The extracted (meta)data are stored within a structured schema—the NOMAD Metainfo—to provide context for each quantity, enabling interoperability and comparison between, e.g., simulation software. The Metainfo is constructed from Sections and Subsections and Quantities, which can be conveniently browsed by users with the Metinfo Browser:
In the same upload, there might be multiple mainfiles and auxiliary files organized in a folder tree structure. A separate Entry will be created for each mainfile identified. For each entry, an Archive is created that contains all the extracted (meta)data in a structured, well defined, and machine readable format. This metadata provides context to the raw data, i.e., what were the input methodological parameters, on which material the calculation was performed, etc.
See the explanation pages From files to data, Data structure and Processing for a more general description of NOMAD processing.
See Supported Parsers for a full list of supported codes, mainfiles, auxiliary files, etc.
Archive sections relevant for computational data¶
Under the Entry
section of the metainfo browser, there are several sections and quantities being populated by the parsers.
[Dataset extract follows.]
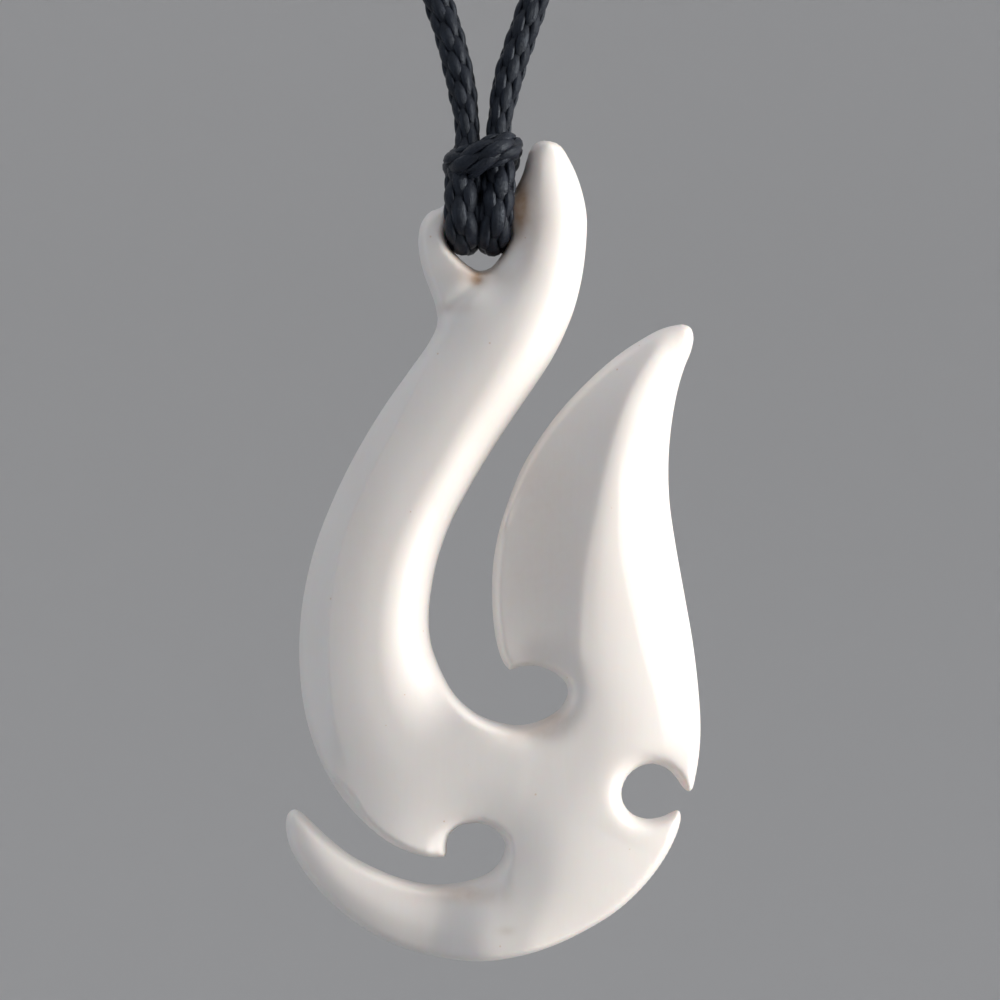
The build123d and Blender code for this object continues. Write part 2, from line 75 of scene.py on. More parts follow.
# %% [markdown]
# The cord is one length. It leaves the nape, comes down the left side, goes round the bone's
# bridge to the back, crosses both strands as the hitch's collar and climbs to the nape again.
# A curve with its points on the cord would need dozens of them. A NURBS spline only leans on
# its points, so the few that were chosen for the route give a line as smooth as a loaded cord.
# In the tight hitch the two strands then give a little: they press together and sag.

# %% The cord's route
cord_dia = 1.9 * mm
left_side = [
    (-1.6, 2.6, 0.0), (-20.5, 1.4, -0.8), (-40.0, -7.4, -4.0), (-54.5, -24.0, -9.6),
    (-61.4, -45.5, -19.4), (-60.6, -66.5, -36.5), (-54.0, -80.4, -61.0), (-39.6, -88.8, -101.0),
    (-24.2, -95.6, -144.0), (-12.7, -100.4, -176.0), (-7.4, -102.4, -190.5), (-3.95, -103.9, -200.2),
    (-2.1, -104.5, -205.5), (-1.35, -104.8, -208.4), (-0.85, -105.0, -211.2), (-0.8, -105.2, -213.2),
    (-1.25, -106.1, -215.2),
]
left_turn = [(-1.15, -106.1, -218.4), (-1.2, -102.0, -218.4), (-1.25, -102.0, -215.2)]
collar = [(-1.35, -103.0, -213.8), (-1.4, -107.0, -214.4), (1.8, -107.3, -213.0), (1.65, -103.0, -213.2)]
right_turn = [(0.85, -102.0, -215.2), (0.8, -102.0, -218.4), (0.8, -106.1, -218.4)]
right_side = [
    (1.15, -106.1, -215.2), (1.0, -105.2, -213.0), (1.15, -105.0, -211.2), (1.75, -104.8, -208.4),
    (2.75, -104.5, -205.5), (4.56, -103.9, -200.2), (7.5, -102.4, -190.5), (12.0, -100.4, -176.3),
    (23.0, -95.5, -144.5), (38.8, -88.6, -101.5), (54.2, -80.2, -60.5), (60.8, -66.2, -36.2),
    (61.3, -45.3, -19.2), (54.3, -23.8, -9.4), (39.8, -7.3, -3.9), (20.3, 1.4, -0.8), (1.6, 2.6, 0.0),
]
route = left_side + left_turn + collar + right_turn + right_side


def spline_line(points, per_span):
    """Points on the NURBS spline that leans on these ones."""
    curve = bpy.data.curves.new("route", "CURVE")
    curve.dimensions = "3D"
    spline = curve.splines.new("NURBS")
    spline.points.add(len(points) - 1)
    for place, point in zip(spline.points, points):
        place.co = (*point, 1)
    spline.order_u = 3
    spline.use_endpoint_u = True
    spline.resolution_u = per_span
    holder = bpy.data.objects.new("route", curve)
    mesh = bpy.data.meshes.new_from_object(holder)
    line = np.array([vertex.co for vertex in mesh.vertices])
    bpy.data.meshes.remove(mesh)
    bpy.data.objects.remove(holder)
    bpy.data.curves.remove(curve)
    return line


def walked_length(line):
    """How far along the line each of its points lies."""
    steps = np.linalg.norm(np.diff(line, axis=0), axis=1)
    return np.concatenate([[0], np.cumsum(steps)])


def even_line(line, step):
    """The same line with its points a step apart."""
    walked = walked_length(line)
    places = np.linspace(0, walked[-1], int(walked[-1] / step) + 1)
    return np.stack([np.interp(places, walked, line[:, k]) for k in range(3)], axis=1)


# %% Where the strands give
# Columns: centre of the change (x, y, z in mm), its reach and its shift (x, y, z) in mm.
gives = [
    (-1.1, -106.3, -215.6, 2.2, 0.13, 0.0, 0.0),
    (1.0, -106.3, -215.6, 2.2, -0.05, 0.0, 0.0),
    (-1.1, -105.6, -219.2, 1.5, 0.26, 0.0, 0.0),
    (1.0, -105.6, -219.2, 1.5, -0.24, 0.0, 0.0),
    (0.0, -105.8, -219.2, 2.2, 0.0, 0.0, -0.26),
]


def pressed(line):
    """The line with its strands pressed together and down, each from its own side."""
    shift = np.zeros_like(line)
    for x, y, z, reach, *give in gives:
        gap = np.linalg.norm(line - np.array((x, y, z)) * mm, axis=1)
        side = np.ones(len(line)) if x == 0 else line[:, 0] * x > 0
        shift += np.outer(side * np.exp(-(gap / (reach * mm)) ** 2), give) * mm
    return line + shift


cord_line = even_line(pressed(spline_line([[x * mm for x in row] for row in route], 40)), 0.12 * mm)
print("cord's length in mm:", round(walked_length(cord_line)[-1] / mm, 1))

# %% [markdown]
# Braid is soft. Where the hitch squeezes its strands together they thin, and where they come
# round the bridge to the front they fatten and fill the notch. One number at each point of the
# line says how full the cord is there. A second value, a direction square to the line that never
# twists, tells every yarn where its turn starts, so that pieces of cord meet without a step.

# %% How full the cord is, and which way is its side
# Columns: centre of the change (x, y, z in mm), its reach in mm, fullness there.
fullness_changes = [
    (-1.2, -106.0, -216.0, 2.1, 1.38),
    (1.1, -106.0, -216.0, 2.1, 1.18),
    (-0.8, -105.2, -212.4, 1.4, 0.78),
    (1.0, -105.2, -212.0, 1.4, 0.78),
    (0.0, -107.0, -213.7, 1.3, 1.04),
    (-0.2, -105.6, -218.9, 1.6, 1.40),
]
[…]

For computational data, the relevant sections are:
metadata
: contains general and non-code specific metadata. This is mainly information about authors, creation of the entry time, identifiers (id), etc.run
: contains the Parsed and Normalized raw data, according to the legacy NOMAD simulation schema,runschema
.data
: contains the Parsed and Normalized raw data, according to the new NOMAD simulation schema,nomad_simulations
.workflow2
: contains metadata about the specific workflow performed within the entry. This is mainly a set of well-defined workflows, e.g.,GeometryOptimization
, and their parameters.results
: contains the Normalized and Search Indexed metadata. This is mainly relevant for searching, filtering, and visualizing data in NOMAD.
Normalization¶
The parser code reads the code-specific mainfile and auxiliary files and populates the run
and workflow2
sections of the archive
. Subsequently, a cascade of additional code is executed, which varies depending on the exact sections and quantities populated by the parser. This code is responsible for: 1. normalizing or homogenizing certain metadata parsed from different codes, and 2. populating the results
section.
Search indexing¶
Only a fraction of the stored metadata is made avaialable for search. In terms of the parsed and normalized quantities, the results
section stores the searchable quantities. These metadata can be use to filter the database via the GUI or API.
Organization in NOMAD¶
Entries¶
The compilation of all (meta)data obtained from processing of a single mainfile forms an entry—the fundamental unit of storage within the NOMAD database—including simulation input/output, author information, and additional general overarching metadata (e.g., references or comments), as well as an entry_id
—a unique identifier.
Once the processing is finished, the uploads page will show if each mainfile process was a SUCCESS
or FAILURE
. The entry information can be browsed by clicking on the icon. The GUI provides the following structure for navigating an entry:
OVERVIEW tab
The overview page contains a summary of the parsed metadata, e.g., tabular information about the material and methodology of the calculation (in the example, a G0W0 calculation done with the exciting code for bulk Si2), along with a visualization of the system and some relevant properties.
FILES tab
The files page contains a browser for the uploaded file structure, with tools for viewing both the processed and raw data.
DATA tab
The DATA
page contains a browser for searching through the metadata stored for the entry, according to the NOMAD Metainfo structure. A downloadable JSON version of the archive can be accessed by clicking on the icon.
LOGS tab
The LOGS
page contains a list of info, warning, and error messages from the processing codes (i.e., parsers and normalizers). These provide insight into any potential issues with the upload, especially in the case that the entry displays the FAILURE
processing status. Please help improve NOMAD by reporting any major issues that you find: NOMAD > Support.
Uploads¶
NOMAD entries can be organized hierarchically into uploads. Since the parsing execution is dependent on automated identification of representative files, users are free to arbitrarily group simulations together upon upload. In this case, multiple entries will be created with the corresponding simulation data. An additional unique identifier, upload_id
, will be provided for this group of entries. Although the grouping of entries into an upload is not necessarily scientifically meaningful, it is practically useful for submitting batches of files from multiple simulations to NOMAD.
Workflows¶
NOMAD offers flexibility in the construction of workflows. NOMAD also allows the creation of custom workflows, which are completely general directed graphs, allowing users to link NOMAD entries with one another in order to provide the provenance of the simulation data. Custom workflows are contained within their own entries and, thus, have their own set of unique identifiers. To create a custom workflow, the user is required to upload a workflow yaml file describing the inputs and outputs of each entry within the workflow, with respect to sections of the NOMAD Metainfo schema.
Datasets¶
At the highest level, NOMAD groups entries with the use of data sets. A NOMAD data set allows the user to group a large number of entries, without any specification of links between individual entries. A DOI is also generated when a data set is published, providing a convenient route for referencing all data used for a particular investigation within a publication.